## [PROBLEM STATEMENT]
Return verbatim the inclusive range of lines running from the line that contains "Continue the Blender" to the line that contains "lip, inside, bowl])". Omit every other line.
-- begin PROVIDED MATERIAL --
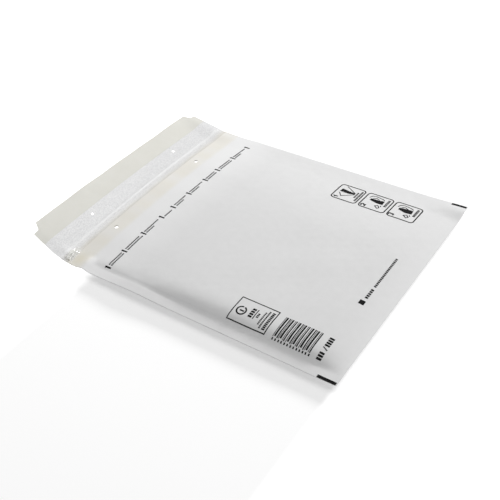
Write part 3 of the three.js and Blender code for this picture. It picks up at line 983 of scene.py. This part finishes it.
def strip_half_width(y):
    """The flap's width, then a notch and a bevel past the flap's end."""
    past = np.clip((y - FLAP_END - NOTCH_RUN) / (STRIP_END - FLAP_END - NOTCH_RUN), 0, 1)
    notched = half_width(FLAP_END) - STRIP_NOTCH - STRIP_BEVEL * past
    return np.where(y <= FLAP_END + HAIR, half_width(y), notched)


def strip_height(x, y):
    """On the adhesive, and waving a little where it stands free."""
    free = smooth(FLAP_END - 1, STRIP_END, y)
    clearance = mix(ON_FLAP, ON_ADHESIVE, smooth(STRIP_START, STRIP_START + 2, y))
    return above_flap(clearance)(x, y) + free * STRIP_WAVE * wave(x, (71, 43, 118))


def release_paper_material(name):
    """Siliconised kraft release paper: beige, smooth and faintly shiny, with a cloudy
    look from the uneven sheet under the coating."""
    material, tree = new_material(name)
    place = add(tree, "TexCoord").outputs["Object"]
    cloud = add(tree, "TexNoise", {"Vector": place, "Scale": 1 / (14 * MM), "Detail": 3})
    fibre = add(tree, "TexNoise", {"Vector": place, "Scale": 1 / (0.6 * MM), "Detail": 4,
                                   "Roughness": 0.7})
    colour = add(tree, "Mix", {0: cloud, 6: linear("#CDCCC4"), 7: linear("#D5D4CE")},
                 data_type="RGBA")
    relief = add(tree, "Bump", {"Height": cloud, "Strength": 0.3, "Distance": 0.5 * MM})
    relief = add(tree, "Bump", {"Height": fibre, "Strength": 0.15, "Distance": 0.06 * MM,
                                "Normal": relief})
    coated = add(tree, "BsdfPrincipled", {"Base Color": colour, "Roughness": 0.42, "IOR": 1.45,
                                          "Normal": relief})
    add(tree, "OutputMaterial", {"Surface": coated})
    return material


siliconised_paper = release_paper_material("siliconised_release_paper")
strip_rows = [(-1, y) for y in lines_between([STRIP_START, FLAP_END], PAPER_PITCH)]
strip_rows += [(-1, y) for y in lines_between([FLAP_END + NOTCH_RUN, STRIP_END], FREE_PITCH)]
strip_web = web(strip_rows, lines_between([-HALF, HALF], STRIP_PITCH),
                {1: strip_height, -1: strip_height}, strip_half_width)
strip = thick_sheet("release_strip_detailed", strip_web, 0, STRIP, [siliconised_paper])
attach(strip, "root")
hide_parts("release_strip")
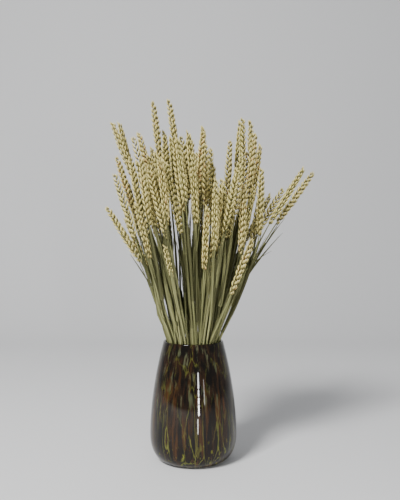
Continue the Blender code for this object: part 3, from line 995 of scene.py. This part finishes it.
def vaseProfile():
    # radius and height up the outside, over a half-round lip, down the inside and a quarter
    # round into the floor
    wall, rings = vase["wall"], vase["rings"]
    belly, edge = vase["bellyHeight"], vase["height"] - wall / 2
    heel = belly * (1 - np.cos(np.linspace(0.0, math.pi / 2, rings["heel"])[:-1]))
    up = np.concatenate([heel, np.linspace(belly, edge, rings["shoulder"])])
    outside = np.column_stack([outerRadius(up), up])
    a = np.linspace(0, math.pi, rings["lip"])[1:-1]
    lipRadius = float(outerRadius(edge)) - wall / 2
    lip = np.column_stack([lipRadius + np.cos(a) * wall / 2, edge + np.sin(a) * wall / 2])
    lower = np.linspace(belly, vase["bowl"], rings["lower"])[1:]
    down = np.concatenate([np.linspace(edge, belly, rings["inside"]), lower])
    inside = np.column_stack([outerRadius(down) - wall, down])
    b = np.linspace(0, math.pi / 2, rings["bowl"])[1:]
    flat = vase["foot"] - vase["bowlInset"]
    bowlRadius = float(outerRadius(vase["bowl"])) - wall
    bowlDepth = vase["bowl"] - vase["floor"]
    bowl = np.column_stack(
        [flat + (bowlRadius - flat) * np.cos(b), vase["bowl"] - bowlDepth * np.sin(b)]
    )
    return np.concatenate([[(vase["underside"], 0.0)], outside, lip, inside, bowl])


def vasePiece(material):
    # the profile turned round the upright axis, with a point under the foot and one on the floor
    profile = vaseProfile()
    turns = np.arange(vase["turns"]) * math.tau / vase["turns"]
    x = profile[:, :1] * np.cos(turns)
    y = profile[:, :1] * np.sin(turns)
    z = np.broadcast_to(profile[:, 1:], x.shape)
    body = np.stack([x, y, z], -1).reshape(-1, 3)
    points = np.concatenate([body, [(0.0, 0.0, 0.0), (0.0, 0.0, vase["floor"])]])
    quads = gridFaces(len(profile), vase["turns"])
    under = capFaces(0, vase["turns"], len(body), True)
    within = capFaces(len(body) - vase["turns"], vase["turns"], len(body) + 1, False)
    caps = np.concatenate([under, within])
    piece = addPiece("vase_look", points, [quads, caps], [material])
    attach(piece, "root")
    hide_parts("vase")
    print("vase:", len(quads) * 2 + len(caps), "triangles")


studio = {
    "floor": (0.72, 0.72, 0.72),
    "floorRoughness": 0.9,
    "floorFront": -4.0,
    "floorBack": 1.2,
    "halfWidth": 5.0,
    "curve": 0.8,
    "curveRings": 24,
    "wallTop": 4.0,
    "world": (0.80, 0.82, 0.86),
    "worldStrength": 0.42,
    "keySpot": (-1.1, -1.7, 2.1),
    "keyTarget": (0.0, 0.0, 0.3),
    "keySize": (0.7, 0.7),
    "keyPower": 122,
    "keyBeam": 180,
    "windowBeam": 40,
    "cameraSpot": (0.0107, -0.971, 0.332),
    "lens": 43.7,
    "sensor": 36.0,
}

# Strips of window light in front of the vase: across, forward, width, lowest, highest and power
windows = (
    (0.31, -1.16, 0.07, 0.005, 0.10, 0.12),
    (0.31, -1.16, 0.07, 0.112, 0.165, 0.07),
    (0.31, -1.16, 0.05, 0.176, 0.235, 0.05),
    (0.31, -1.16, 0.08, 0.245, 0.38, 0.13),
    (0.064, -0.32, 0.012, 0.003, 0.055, 0.006),
    (0.61, -1.03, 0.045, 0.09, 0.31, 0.022),
)


def addStage():
    # a floor that curves up into a plain backdrop behind
    back, curve = studio["floorBack"], studio["curve"]
    t = np.linspace(0, math.pi / 2, studio["curveRings"])
    y = np.concatenate([[studio["floorFront"], back], back + np.sin(t) * curve, [back + curve]])
    z = np.concatenate([[0.0, 0.0], curve - np.cos(t) * curve, [studio["wallTop"]]])
    left = np.column_stack([np.full(len(y), -studio["halfWidth"]), y, z])
    right = left * (-1.0, 1.0, 1.0)
    n = np.arange(len(y) - 1)
    quads = np.column_stack([n, n + len(y), n + len(y) + 1, n + 1])
    material, tree, shader = newMaterial("backdrop")
    fill(tree, shader.inputs["Base Color"], studio["floor"])
    shader.inputs["Roughness"].default_value = studio["floorRoughness"]
    floor = addPiece("floor", np.concatenate([left, right]), quads, [material])


def addWorld():
    world = bpy.data.worlds.new("studio")
    world.use_nodes = True
    background = world.node_tree.nodes["Background"]
    fill(world.node_tree, background.inputs["Color"], studio["world"])
    background.inputs["Strength"].default_value = studio["worldStrength"]
    bpy.context.scene.world = world


def addLight(name, spot, target, size, power, beam):
    # a rectangle of light at the spot that faces the target
    light = bpy.data.lights.new(name, "AREA")
    light.shape = "RECTANGLE"
    light.size, light.size_y = size
    light.energy = power
    light.spread = math.radians(beam)
    thing = bpy.data.objects.new(name, light)
    bpy.context.scene.collection.objects.link(thing)
    x, y, z = np.array(spot) - np.array(target)
    thing.location = spot
    thing.rotation_euler = (math.atan2(math.hypot(x, y), z), 0.0, math.atan2(x, -y))


def addCamera():
    # level, straight along +Y
    camera = bpy.data.cameras.new("camera")
    camera.lens = studio["lens"]
    camera.sensor_width = studio["sensor"]
    thing = bpy.data.objects.new("camera", camera)
    bpy.context.scene.collection.objects.link(thing)
    thing.location = studio["cameraSpot"]
    thing.rotation_euler = (math.pi / 2, 0.0, 0.0)
    bpy.context.scene.camera = thing


stalks, rolls, groups = layOut()
print("layout:", len(stalks), "stalks in", len(groups), "nodes")
vasePiece(glassMaterial())
stalkPieces(stalks, rolls, groups, [earMaterial(), strawMaterial()])

addStage()
addWorld()
key = [studio[name] for name in ("keySpot", "keyTarget", "keySize", "keyPower", "keyBeam")]
addLight("key", *key)
for x, y, width, low, high, power in windows:
    middle = (low + high) / 2
    size = (width, high - low)
    addLight("window", (x, y, middle), (0, 0, middle), size, power, studio["windowBeam"])
addCamera()
print("stage, lights and camera set")
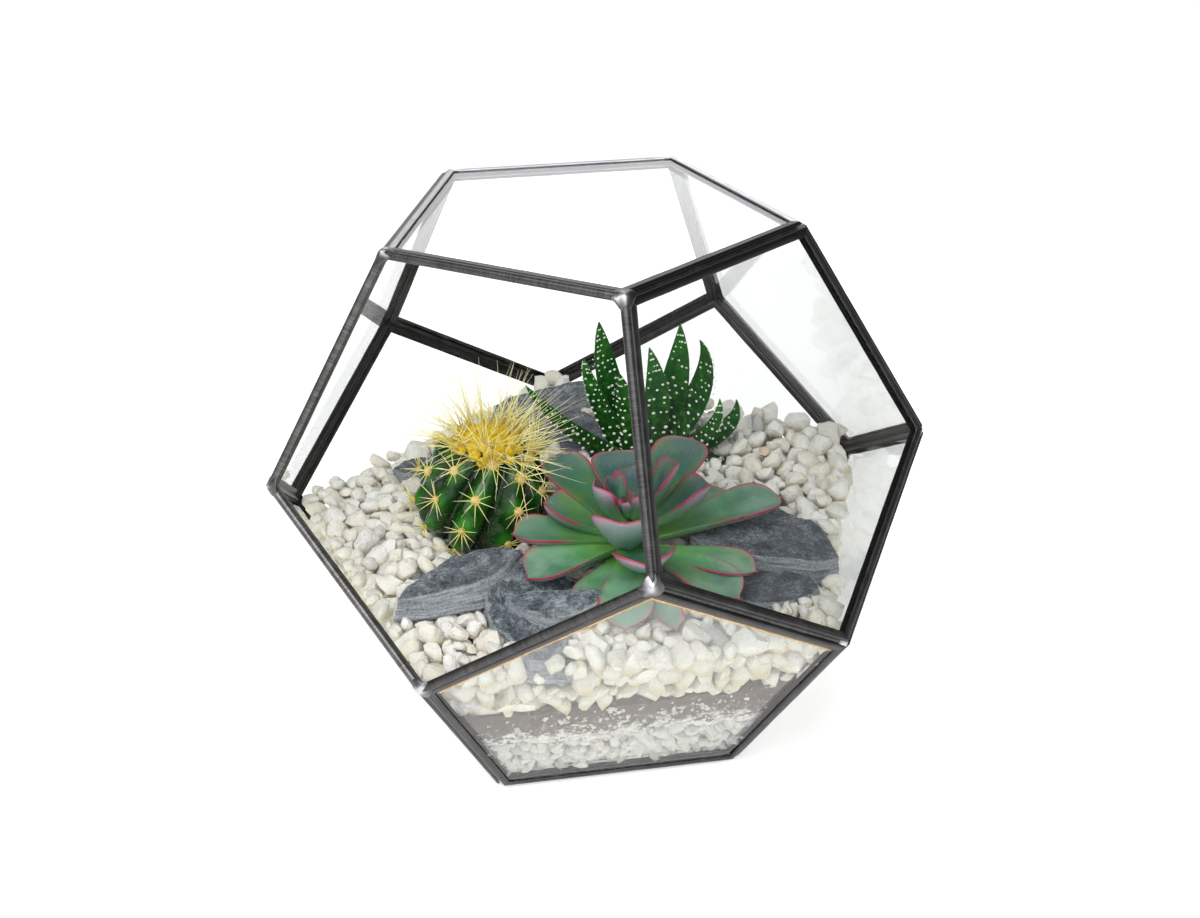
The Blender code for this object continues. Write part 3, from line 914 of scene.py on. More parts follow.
-- end PROVIDED MATERIAL --
## [FULL ANSWER]
Continue the Blender code for this object: part 3, from line 995 of scene.py. This part finishes it.
def vaseProfile():
    # radius and height up the outside, over a half-round lip, down the inside and a quarter
    # round into the floor
    wall, rings = vase["wall"], vase["rings"]
    belly, edge = vase["bellyHeight"], vase["height"] - wall / 2
    heel = belly * (1 - np.cos(np.linspace(0.0, math.pi / 2, rings["heel"])[:-1]))
    up = np.concatenate([heel, np.linspace(belly, edge, rings["shoulder"])])
    outside = np.column_stack([outerRadius(up), up])
    a = np.linspace(0, math.pi, rings["lip"])[1:-1]
    lipRadius = float(outerRadius(edge)) - wall / 2
    lip = np.column_stack([lipRadius + np.cos(a) * wall / 2, edge + np.sin(a) * wall / 2])
    lower = np.linspace(belly, vase["bowl"], rings["lower"])[1:]
    down = np.concatenate([np.linspace(edge, belly, rings["inside"]), lower])
    inside = np.column_stack([outerRadius(down) - wall, down])
    b = np.linspace(0, math.pi / 2, rings["bowl"])[1:]
    flat = vase["foot"] - vase["bowlInset"]
    bowlRadius = float(outerRadius(vase["bowl"])) - wall
    bowlDepth = vase["bowl"] - vase["floor"]
    bowl = np.column_stack(
        [flat + (bowlRadius - flat) * np.cos(b), vase["bowl"] - bowlDepth * np.sin(b)]
    )
    return np.concatenate([[(vase["underside"], 0.0)], outside, lip, inside, bowl])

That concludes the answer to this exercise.